While healthcare affordability and accessibility is key, Booker said the foundation of his campaign is generational poverty.
“I believe we can make sure that families across Kentucky don’t have to make a decision between keeping the lights on, paying for their prescriptions, or putting food on the table,” Booker said. “We can do that.”
Another driving force for Booker? His two daughters. One is a sixth grader and the other is in preschool. Booker says he wants to create a better Kentucky for them.
“I want to make sure that Kentucky is ready for their brilliance,” Booker said. “I want to make sure they have job opportunities, strong public education, and safe, healthy communities.”
Booker said his wife probably thinks he’s crazy for trying to defeat McConnell, who has been Kentucky’s senator for more than 30 years, but he leans on wise words from his late grandfather as he continues working toward his goal.
“One thing I learned from him is that when somebody is being mistreated or done wrong, you don’t run away from it,” he said. “You stand up and you fight back. While I’m in Frankfort, the one thing I continue to see is how much Mitch McConnell controls what does and doesn’t happen at the state level and how much progress he blocks at the state level, let alone the federal level. I saw the progress being made, teachers and public employees organizing, miners standing on the tracks, small farmers speaking up, but Mitch McConnell was blocking everything and I felt like we needed to ignite the movement so we can finally beat him and get on to the work of winning our future.”
Booker said his campaign is about finding common bonds and working together for the betterment of all Kentuckians, something he believes McConnell isn’t doing.
“Whenever you sit down and talk to folks, you always see how much you have in common,” Booker said. “I think if we can realize our common bonds and that we’re all fighting against poverty and against Mitch McConnell, who is screwing everybody, we can build a movement to actually beat him.”
Booker sees the race as bigger than McConnell though.
“This is about us, seeing that we deserve more,” Booker said. “And we keep having these campaigns where big money is thrown in and nobody talks about our issues, nobody listens to the folks in Danville or the west end of Louisville. We keep getting the same thing over and over again.”
So often, Booker said, he hears people say that in Kentucky, there is Louisville and then the rest of the state. Booker said he wanted to break through that when he went to Frankfort and he wants to break through that in his campaign.
He said the west end of Louisville where he grew up shares a lot in common with other rural communities that are struggling economically and the people in these communities work hard but want to see something different in government.

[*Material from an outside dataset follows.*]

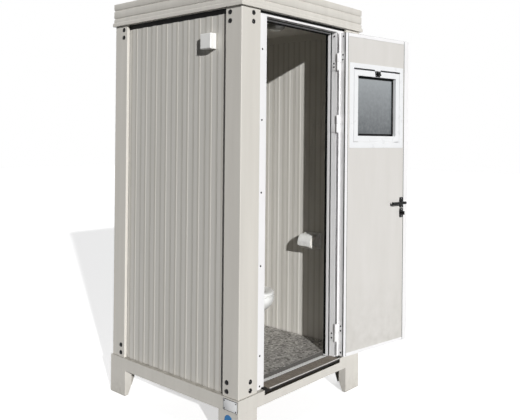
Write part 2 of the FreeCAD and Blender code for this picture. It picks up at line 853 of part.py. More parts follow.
# Narrow wall pieces that fill the corners beside the door frame
def make_front_infills():
    outer = wall_in_x + rib_depth - fit_gap
    infills = Piece("front_infills")
    for low, high in ((-outer, -frame_out), (frame_out, outer)):
        infills.add("XY_Plane", deck, ring_bottom, rect(low, high, -wall_out_y, -wall_in_y))


# Floor: a board laid on the rails inside the walls, with a vinyl covering turned down in front
def floor_outline(step):
    front = -wall_in_y + fit_gap
    trim = frame_out + trim_overlap + fit_gap
    side = wall_in_x - fit_gap
    back = wall_in_y - fit_gap
    return [
        (-side, front),
        (-trim, front),
        (-trim, step),
        (trim, step),
        (trim, front),
        (side, front),
        (side, back),
        (-side, back),
    ]


def make_floor():
    waste_x, waste_y = waste_axis()
    water_x, water_y = water_axis()
    waste_hole = waste_radius + floor_hole_play
    water_hole = water_pipe_radius + floor_hole_play
    holes = [
        ring(large_round_sides, waste_hole, waste_hole, waste_x, waste_y),
        ring(round_sides, water_hole, water_hole, water_x, water_y),
    ]
    edge = frame_back + fit_gap
    board_top = deck + floor_board
    board = Piece("floor_board")
    board.add("XY_Plane", deck, board_top, floor_outline(edge + floor_vinyl))
    board.cut("XY_Plane", deck, board_top, *holes)
    vinyl = Piece("floor_covering")
    vinyl.add("XY_Plane", board_top, floor_top, floor_outline(edge))
    trim = frame_out + trim_overlap + fit_gap
    vinyl.add("XY_Plane", deck, board_top, rect(-trim, trim, edge, edge + floor_vinyl))
    vinyl.cut("XY_Plane", board_top, floor_top, *holes)


def waste_axis():
    return pan_offset, wall_in_y - waste_from_wall


def water_axis():
    return pan_offset - water_pipe_offset, wall_in_y - cistern_depth / 2


# Roof frame: the ring on top of the walls with gussets and brackets for the posts
def make_roof_frame():
    roof = Piece("roof_frame")
    roof.add(
        "XY_Plane",
        ring_bottom,
        ceiling,
        rect(-wall_out_x, wall_out_x, -wall_out_y, wall_out_y),
    )
    roof.cut("XY_Plane", ring_bottom, ceiling, rect(-wall_in_x, wall_in_x, -wall_in_y, wall_in_y))
    out_x = post_x - post_steel
    out_y = post_y - post_steel
    gusset = [
        (out_x, out_y),
        (out_x - bracket_front_leg, out_y),
        (out_x - bracket_front_leg, wall_in_y),
        (wall_in_x, wall_in_y),
        (wall_in_x, out_y - bracket_side_leg),
        (out_x, out_y - bracket_side_leg),
    ]
    for side_x, side_y in corners.values():
        roof.add("XY_Plane", eaves - gusset_steel, eaves, mirrored_plan(gusset, side_x, side_y))
        add_bracket(roof, side_x, side_y, eaves - bracket_height, eaves)
    cut_bolt_holes(roof, bolt_levels[2:])
    notch = frame_out + frame_post_gap
    roof.cut(
        "XY_Plane",
        ring_bottom,
        ring_bottom + ring_door_notch,
        rect(-notch, notch, -wall_out_y, -wall_in_y),
    )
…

“I could show you pictures of my neighborhood, and you would swear it was Appalachia,” Booker said. “So many people don’t know it because nobody sees us and when you go across Kentucky and you talk to folks in the mountains and in other rural parts of the state, so many people feel unheard and invisible. We’re fighting the same fight. I’m trying to shine a light on this truth. None of us are looking for handouts. We’re working multiple jobs, from before the sun comes up and after the sun goes down. Both my parents are ministers. We believe that faith can move mountains and we’re just looking for a government that gives a damn about us.”